Kika GD, właśnie w piątek dostrzegłam, że się pojawiłaś. Bardzo się ucieszyłam ( serio ). Nawet miałam skreślić do Ciebie jakieś zdanie, ale to było pod koniec pracy i nagle się okazało, że już nie mam na to czasu. Tak sobie myślę, że nie ma sensu wnikać w to, co się "działo". Było, minęło i jak zawsze przyjdą nowe sprawy. W zasadzie w tej chwili (moim zdaniem) nie ma to żadnego znaczenia. Jest tutaj dużo bardzo sympatycznych ludzi, którzy cenią sobie tę stronę i z pewnością nadal będą tworzyć jej ciekawą treść. Pozdrawiam Cię bardzo ciepło i mam nadzieję, że u Ciebie wszystko w porządku, że nie było Ciebie jakiś czas, bo zwyczajnie zabrakło "go" w pewnym momencie dla "WŻ" :-)
Dziękuję Smakosiu. Próbuję teraz wszystko ogarnąć hurtowo: forum i przepisy. Czasu dla WŻ nie zabrakło, tylko życie jakoś zawirowało.

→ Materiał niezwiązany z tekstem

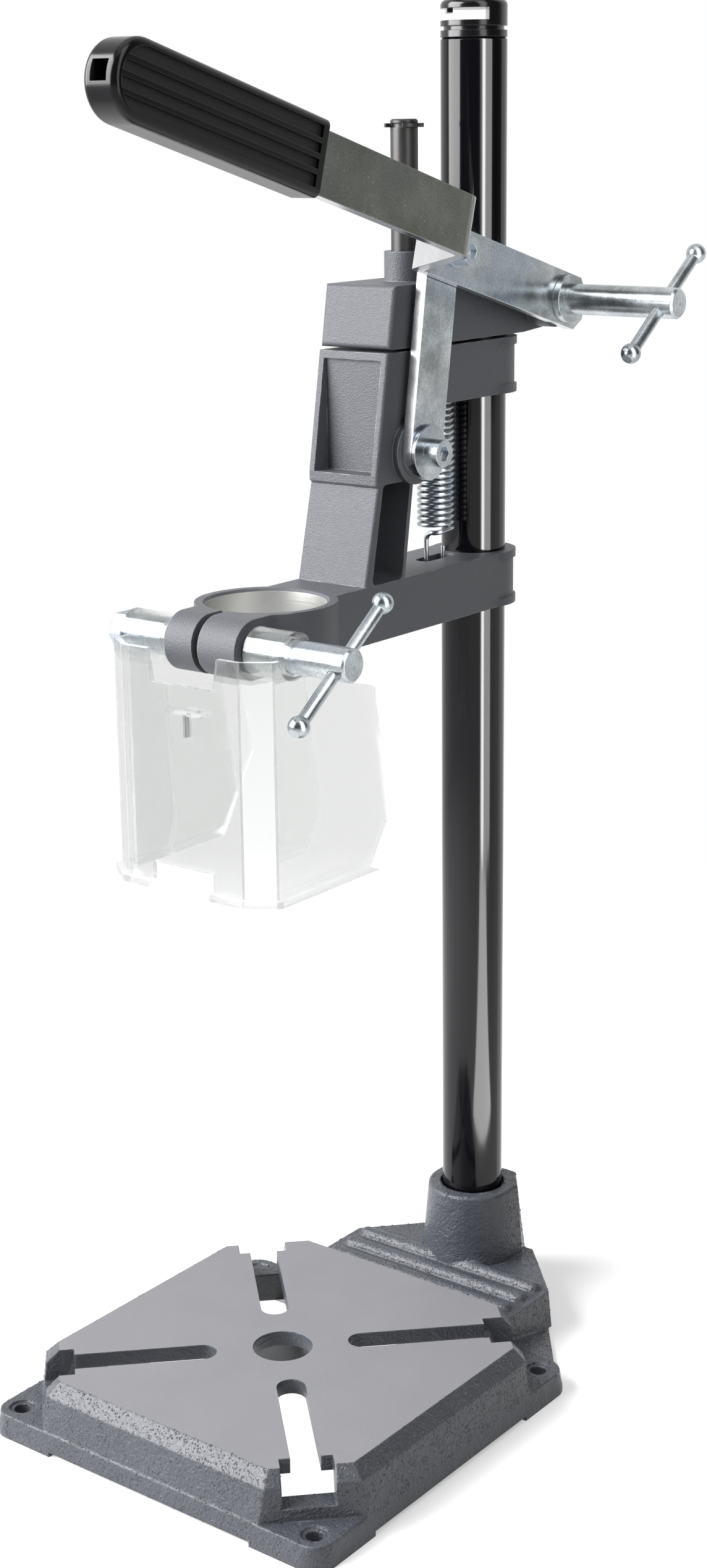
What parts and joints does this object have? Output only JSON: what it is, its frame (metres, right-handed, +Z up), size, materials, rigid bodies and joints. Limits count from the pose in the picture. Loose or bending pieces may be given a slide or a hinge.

Wszystkim brakuje nam czasu i są różnie problemy życiowe . Może to jakiś bojkot a może przeraziła niektórych ta drobna kwota ewentualnie do wpłaty?????????????????? Dziwne to
No właśnie czy jtoś wie coś dokładnie odnośnie tej kwoty??
1ile????
2/czy już?
3/czy ma to być kwota jednorazowa?na "hasło", czy systematyczna???
alez to nie jest abonament jakis tylko prosba o ratowanie serwisu. nie ma obowiazku ani ustalen co do kwot, ich wysokosci i regularnosci
Ile chcesz , kiedy chcesz i jeśli tylko chcesz . Bo jak nie chcesz , to nie musisz;)))))))))))))))))))
Ja jestem na WZ od okolo miesiaca i chce goscic tutaj bardzoo dlugo, bo przepisy ktore sa tutaj zamieszczane sa poprostu genialne!! Pozdrawiam cieplutko;-))
mnie to zmotywowało do zarejestrowania się. Nie wyobrażam sobie obiadków i nie tylko bez WŻ. Chociaż mąż czasami woła,,zrób kobieto zwykły obiad".